Benchmarking Deep Learning Models for Raman Spectroscopy Across Open-Source Datasets
Adithya Sineesh, Akshita Kamsali
TL;DR
This work tackles the lack of fair, cross-paper benchmarking for Raman spectroscopy classification by evaluating five Raman-specific deep learning architectures (CNN- and transformer-based) under a unified training/evaluation protocol across three open-source datasets with varied real-world challenges. It demonstrates that SANet often yields the strongest performance, but all models experience substantial degradation under distribution shift, such as dusty test conditions, highlighting brittleness to acquisition variability. The study also reveals task- and dataset-specific dynamics, with high validation accuracies not always translating to test performance, and shows near-ceiling results in the API dataset when synonyms are harmonized. Overall, the paper provides a transparent, reproducible baseline for Raman spectra classifiers and motivates the development of Raman foundation models and broader, open benchmarks to mitigate domain shifts in practical deployments.
Abstract
Deep learning classifiers for Raman spectroscopy are increasingly reported to outperform classical chemometric approaches.

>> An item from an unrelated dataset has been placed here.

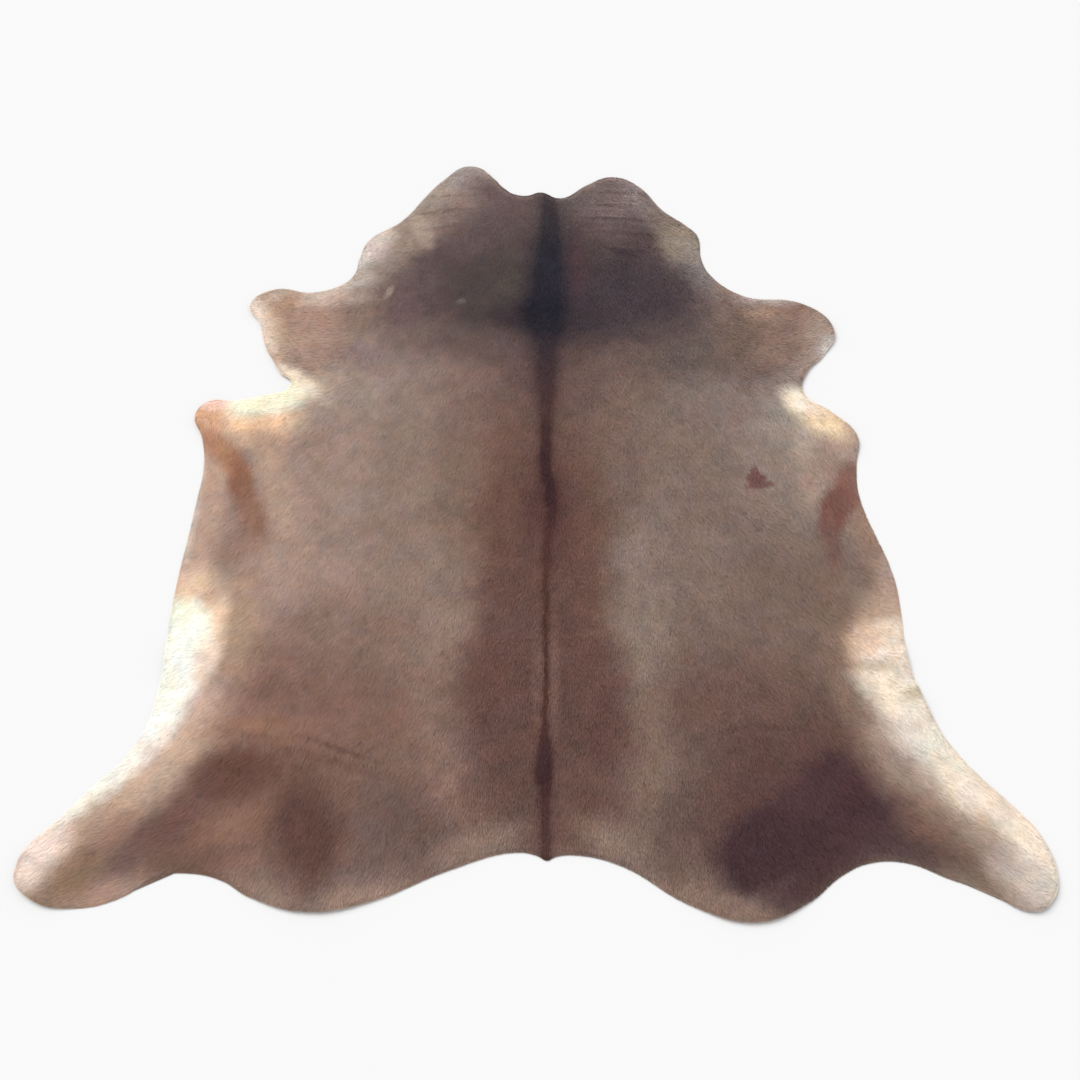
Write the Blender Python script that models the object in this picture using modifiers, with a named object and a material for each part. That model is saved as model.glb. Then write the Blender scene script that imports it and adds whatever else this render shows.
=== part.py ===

However their evaluations are often conducted in isolation or compared against traditional machine learning methods or trivially adapted vision-based architectures that were not originally proposed for Raman spectroscopy. As a result, direct comparisons between existing deep learning models developed specifically for Raman spectral analysis on shared open-source datasets remain scarce. To the best of our knowledge, this study presents one of the first systematic benchmarks comparing three or more published Raman-specific deep learning classifiers across multiple open-source Raman datasets. We evaluate five representative deep learning architectures under a unified training and hyperparameter tuning protocol across three open-source Raman datasets selected to support standard evaluation, fine-tuning, and explicit distribution-shift testing. We report classification accuracies and macro-averaged F1 scores to provide a fair and reproducible comparison of deep learning models for Raman spectra based classification.